Define your terms, and have a glossary

Every time you introduce a term that might be unfamiliar to your reader – who could be in a completely different segment of software engineering than you – be sure to define it and place it in a glossary. It is really easy to write a report for your co-workers that assume knowledge of certain internal systems, but your reader almost certainly will not have the same knowledge. Without these definitions, it can be incredibly difficult to figure out what it is you are talking about.

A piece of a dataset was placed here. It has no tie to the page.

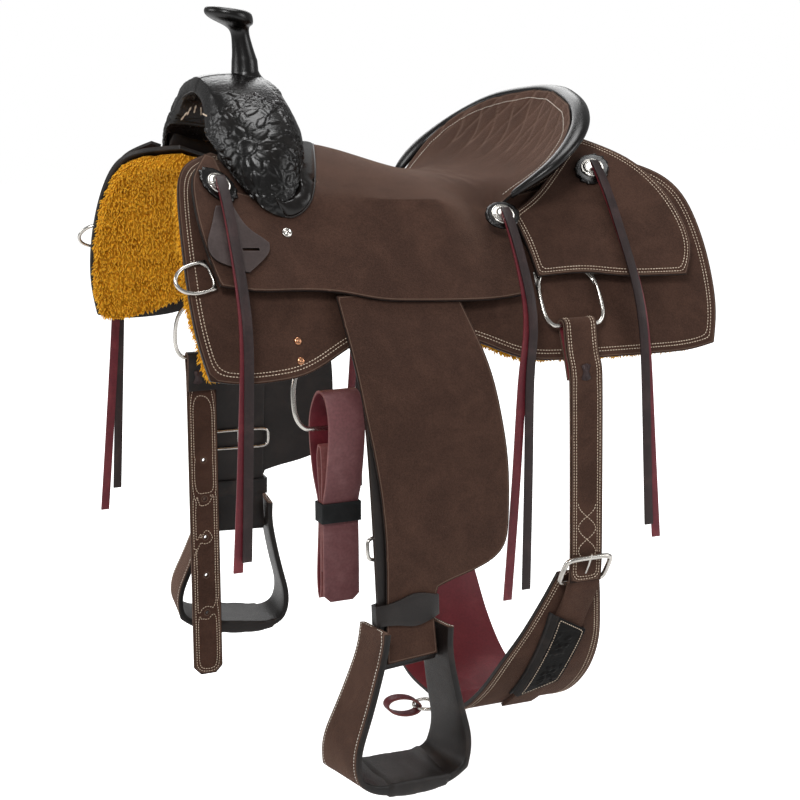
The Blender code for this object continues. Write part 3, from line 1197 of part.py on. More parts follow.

Furthermore, once you’ve defined a term, stick to it. If it is AJAX when you define it, stick to it – don’t start calling it Asynchronous Javascript And XML halfway through the report, or start calling it by the name of the framework you’re using to accomplish it. Choose whatever works best for your report, and use it throughout.

Follow the guidelines

This one should be obvious, but the most important advice I can provide is that you should follow the guidelines. They are very explicit in every aspect of what a work report should contain, where it should contain it, and how it should be formatted. It’s a shame to lose marks for not formatting your headings right, placing table citations under instead of above the table, not including your conclusions and recommendations in the executive summary, introducing new data in the conclusion or recommendations sections, making conclusions or recommendations that are not supported by the body of the report, etc. Before you submit, be sure to read through the guidelines and make sure that you are following them all, and have a friend proofread your report for spelling and grammar. It’s a shame to lose marks for a lack of professionalism when most of the items listed in the guidelines are really easy to fix.

In Conclusion…

… writing a work report is not an incredibly arduous task, and the markers are not out to get you. As long as you keep in mind that you need to be clear and precise in your writing, need to include alternatives, demonstrate engineering judgment by analyzing a situation using an established set of criteria, you’ll do fine. Without showing that judgment, however, you will find yourself resubmitting your report in pretty short order.